Interesting. My bioload is increased I have over 40 fish in this 30GL tank. And my nitrate readings was 10-20ppm. And my plants were growing not bad with only 1 T8-20W Life-GLO lamp. But my fish was not doing so well and I was loosing a lot of fish. It was recommended to me on this forum to upgrade my light to the one I have right now to bring my readings to 0. After I followed the recommendation my fish became much better an I only lost couple in the past few months but my plants are now in reverse of what it use to be. So how to find right balance ?????


----------



## xriddler (Feb 16, 2012)

maybe not 20ppm of nitrate is needed i think that is extreme sorry but 5-10 i think is the best range if i am wrong please correct me anyone else because like i said im new and just going by reading stuff on the internet


----------



## malajulinka (Mar 29, 2008)

I found it helped with algae to put my lights on a timer with a "siesta" period. So they come on in the morning for 5 hours, shut down for five hours, then come back on in the evening for 5 hrs (when I can enjoy them!).


----------



## pyrrolin (Jan 11, 2012)

If nitrates are 0, that could be the problem, plants use nitrates to help them grow. Slow down your water changes a little, don't clean the gravel.


----------



## GAT (Oct 8, 2011)

Can you add root tabs? I had troubles with plants before but they took off once i added few root tabs.


----------



## ppaskova (Apr 27, 2010)

GAT said:


> Can you add root tabs? I had troubles with plants before but they took off once i added few root tabs.

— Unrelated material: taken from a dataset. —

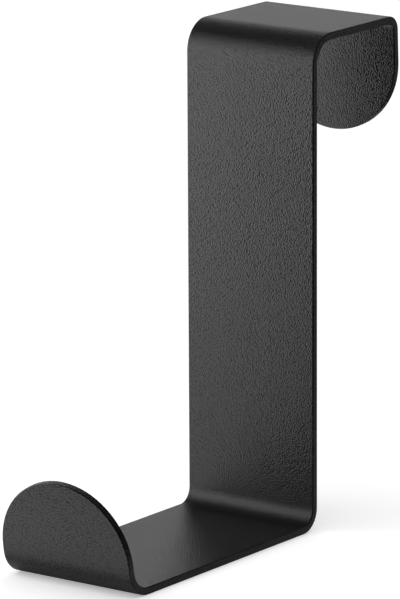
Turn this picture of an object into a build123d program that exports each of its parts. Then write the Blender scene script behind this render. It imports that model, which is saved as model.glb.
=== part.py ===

I did before, when I had old light in my tank and it did not work. I'll try again and see if it will help.


----------



## ppaskova (Apr 27, 2010)

pyrrolin said:


> If nitrates are 0, that could be the problem, plants use nitrates to help them grow. Slow down your water changes a little, don't clean the gravel.


I'd love to do that but due to my bio-overload I'm not sure it will be good idea for a fish, would it ?


----------



## pyrrolin (Jan 11, 2012)

just let the nitrates go up to 20, just need to be under 40 to be safe, its not like ammonia and nitrites


----------



## ppaskova (Apr 27, 2010)

One more thing I forgot to mention that may make a difference between two tanks. Both tanks have Aquaclear filters. The 10GL one has AC20 in it and my 30Gl has two, AC30 and AC50. In all my filters I use zerocarb cartage that is mix of ammonia remover and carbon. I have heard before that carbon sometimes is counterproductive to plants. I'm not sure if more carbon in my 30Gl tank vs. 10Gl tank maybe one of the contributing factors as well.


----------



## pyrrolin (Jan 11, 2012)

if you are using the ammo carb in all 3 aquaclear, then you are way over doing it and wasting money imo

I use a few AQ filters myself. Most of the time I just have the sponge and bio media. I toss in carbon if needed.

If you need to use carbon, just put it in the AC50. The other two filters only need sponge and bio media.

the ammo carb stuff is probably not helping the plants.

you just saved a bundle on your car insur, er fish tank supplies, what are you going to do with the extra money?


----------